When all the normal steps to get rid of debt haven’t worked or aren’t available, declaring personal bankruptcy may be the only way to tackle serious debt problems. However, before filing bankruptcy there are a number of important steps that need to be taken. Since the passing of the Bankruptcy Abuse Prevention and Consumer Protection Act 2005, getting out of debt could potentially be more difficult for some people than others. If filed under chapter 7 in the last 8 years, it is not an option.
Get Rid of Debt with an Alternative to Bankruptcy
Before filing for bankruptcy, it is important to seek advice and guidance from a qualified credit counselor as it may be possible to bridge any income gap through better budgeting. Also, a debt settlement program provides a viable bankruptcy alternative if some disposable income is available to offer creditors. Getting out of debt is achieved through a general debt reduction and a monthly payment to creditors over a period of up to 36 months. However, it isn’t legally binding so the debtor won’t be afforded the same court protection.
Learn the Process Before Filing Bankruptcy
Although a bankruptcy attorney will deal with many of the unknowns, finding out how to file chapter 7 bankruptcy is an important step to take before proceeding. Declaring personal bankruptcy under chapter 7 – also known as liquidation bankruptcy – can get rid of debt in just 4 months. However, the laws were reformed in 2005 so not everyone can or will now qualify. If income is above the state median or non-exempt assets need to be protected, chapter 13 may be the more appropriate option. This involves making a payment each month to a court-appointed trustee for a 3 or 5-year period.
Accurate Records Needed to Pay Off Debt
In order to get rid of debt with chapter 7 bankruptcy, it is necessary to compile as much relevant financial information as possible. This is not limited to, but includes:
- Wage slips for the last 6 months.
- The last two tax returns.
- A full breakdown of any debts – secured and unsecured.

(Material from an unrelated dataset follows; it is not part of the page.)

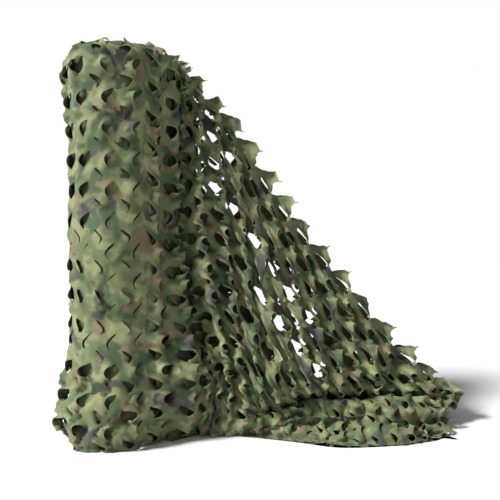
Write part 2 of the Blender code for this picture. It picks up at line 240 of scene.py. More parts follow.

- Any recent creditor correspondence.
- Details of any property owned.
- Income and expenditure information.
- Proof of identity.
Get a Credit Report Before Declaring Personal Bankruptcy
It is important to document all relevant debts before filing bankruptcy. Whilst most people know what they owe, there may be a few surprises that have been forgotten. Request a free credit report from Experian, Equifax and TransUnion and check each report to see who is owed what and how much. Each credit reference agency holds different information. This thorough process ensures that all relevant debts are eliminated as failing to include an old credit card debt that hasn’t lapsed will lead to the return of the same problems.
Getting Out of Debt with Chapter 7 Bankruptcy
Getting out of debt is often ‘advertised’ as providing a fresh start, but it remains a very stressful time for families. Whilst it’s possible to pay off debt in just 4 months, many people delay filing for too long. It is necessary to have a one-hour credit counseling session through a U.S. Department of Justice approved agency. The cost is normally just $50. Hiring a bankruptcy attorney will also cost $2,000 to $3,000 so there are a number of important financial considerations.